I tried pxmlutils, but it doesn't do exactly start/end element reporting,
instead it gives you the whole HTML element in the form of a list.
I tried CXML too - it works great with well formed XML but chokes on ill
formed HTML.
Any suggestions?
--
vedm
> I need to parse ill-formed HTML. I want something like a SAX parser
> which reports starting and ending of elements.
>
> I tried pxmlutils, but it doesn't do exactly start/end element reporting,
> instead it gives you the whole HTML element in the form of a list.
The solution we used was to externally call tidy (tidy.sourceforge.net)

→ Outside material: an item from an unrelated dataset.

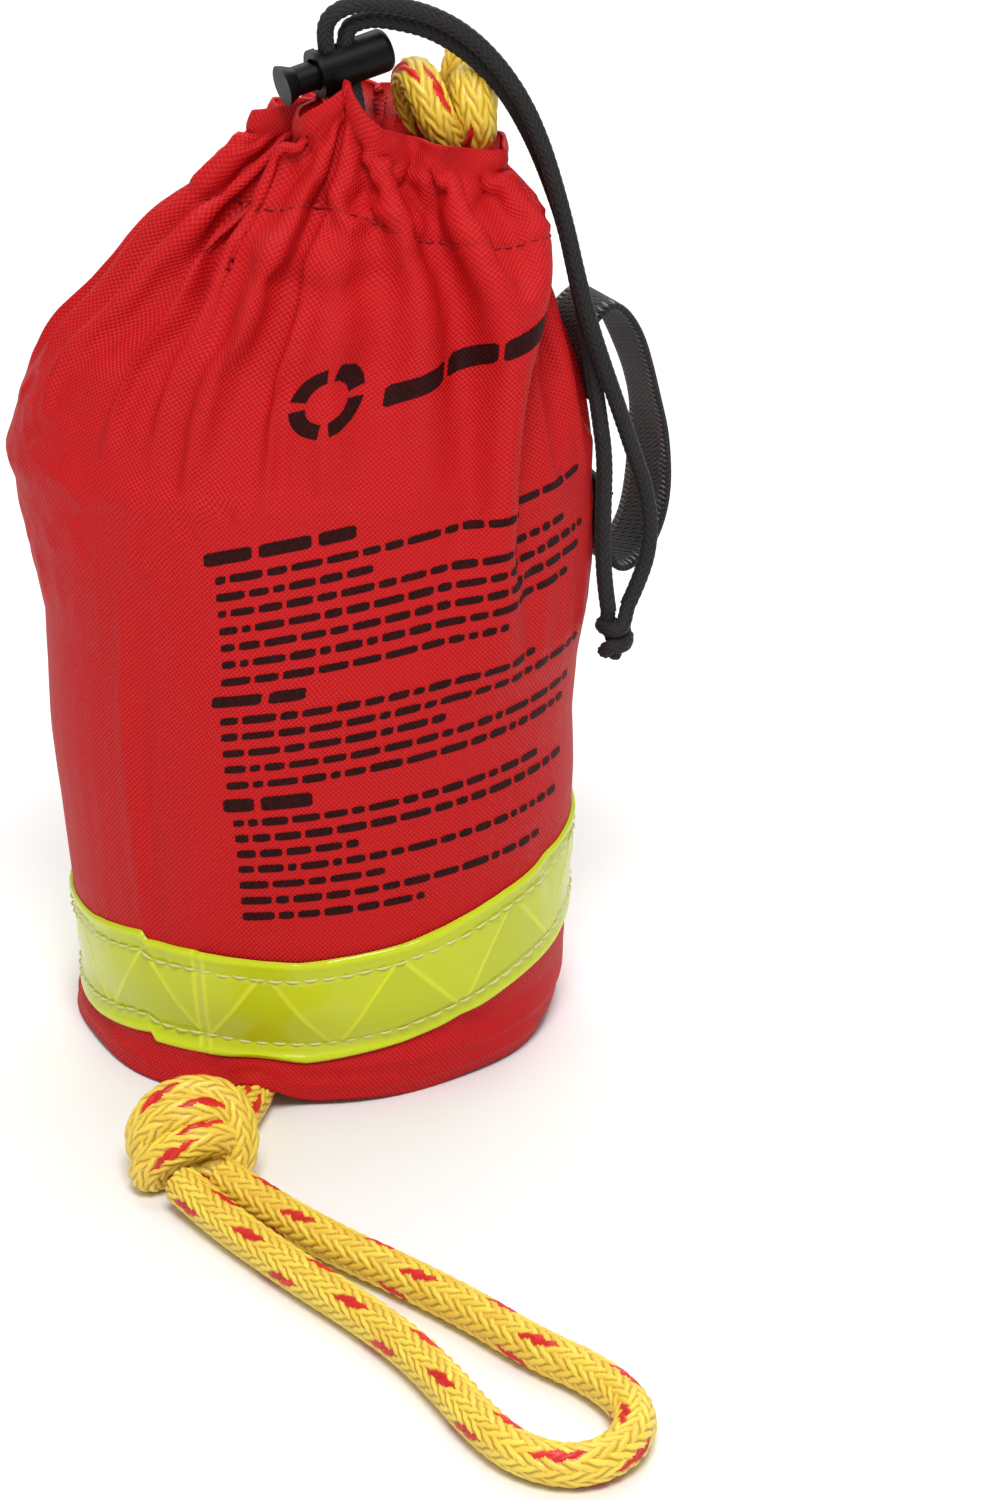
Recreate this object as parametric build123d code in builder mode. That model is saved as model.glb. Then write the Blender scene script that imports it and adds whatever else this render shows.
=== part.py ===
"""Throw rope bag: a soft tube of woven fabric with a gathered mouth, packed with floating rope.

Millimetres, +Z up. The origin is the centre of the bag's base, on the floor it stands on.
+X points at the handle side, -Y at the printed front.
"""

import os
from math import cos, pi, radians, sin, tan

from build123d import *

# Driving dimensions -------------------------------------------------------------------------

ROPE_D = 9.2  # 3/8 inch floating rope, under a little tension
CORD_D = 4.0  # drawcord
FABRIC = 1.3  # two plies of coated polyester with their seams
FIT_GAP = 0.3  # air between neighbours that only lie beside each other

# The bag's outer section at each height: height, centre x, half width (x), half depth (y)
BAG_SECTIONS = [
    (0, -0.5, 56.5, 56.5),
    (25, 1.0, 58.8, 57.5),
    (60, 0.5, 60.8, 56.0),
    (100, 1.2, 63.0, 53.5),
    (140, -1.8, 67.2, 48.5),
    (160, -1.6, 63.6, 46.0),
    (180, 3.0, 52.8, 42.0),
    (196, 9.0, 46.0, 35.0),
    (205, 11.0, 39.5, 29.5),
    (212, 12.5, 31.5, 22.5),
]
MOUTH_Z = 212.0

CASING_BOTTOM = 186.0  # the hem is turned in this far below the mouth
CASING_GAP = 7.0  # level width of the channel between the hem's two layers, which slope
# how far inside the fabric the hem's turned-in layer lies, at each height
CASING_INSETS = [
    (CASING_BOTTOM, 0.1),
    (CASING_BOTTOM + 9, CASING_GAP),
    (205.0, CASING_GAP),
    (MOUTH_Z, CASING_GAP),
]
HEM_CORD_Z = 207.0
STITCH_PROUD = 0.5
SEAM_ANGLE = 12.0  # degrees behind the bag's widest point on the handle side
SEAM_WIDTH = 12.0
NOTCH_X = -11.9  # where the rope leaves under the rim
NOTCH_W = ROPE_D + 1.2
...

to transform the messy HTML into an XML file. Tidy does a good job of
guessing what the HTML should have looked like, and you can parse the
resulting XML however you want.
With a bit more work I guess it wouldn't be hard to slap a lisp
interface onto tidy.
Marijn Haverbeke
vedm wrote:
> I need to parse ill-formed HTML. I want something like a SAX parser
> which reports starting and ending of elements.
>
> I tried pxmlutils, but it doesn't do exactly start/end element reporting,
> instead it gives you the whole HTML element in the form of a list.
>
> I tried CXML too - it works great with well formed XML but chokes on ill
> formed HTML.
>
> Any suggestions?
Not too sure if it precisely what you are after but there is
a cl-html-parse project on cliki.net
Sean.
"sross" <······@gmail.com> writes:
> vedm wrote:
>> I need to parse ill-formed HTML. I want something like a SAX parser
>> which reports starting and ending of elements.
>>
>> I tried pxmlutils, but it doesn't do exactly start/end element reporting,
>> instead it gives you the whole HTML element in the form of a list.
>>
>> I tried CXML too - it works great with well formed XML but chokes on ill
>> formed HTML.
>>
>> Any suggestions?
>
> Not too sure if it precisely what you are after but there is
> a cl-html-parse project on cliki.net
I know about it, but it is exactly like pxmlutils - a port of Franz's
xmlutils. So I've tried it already.
I think I will use either CyberNeko HTML Parser
(http://people.apache.org/~andyc/neko/doc/html/index.html) or
htmltidy. There is no similar Lisp library, at least I did not find any.
--
vedm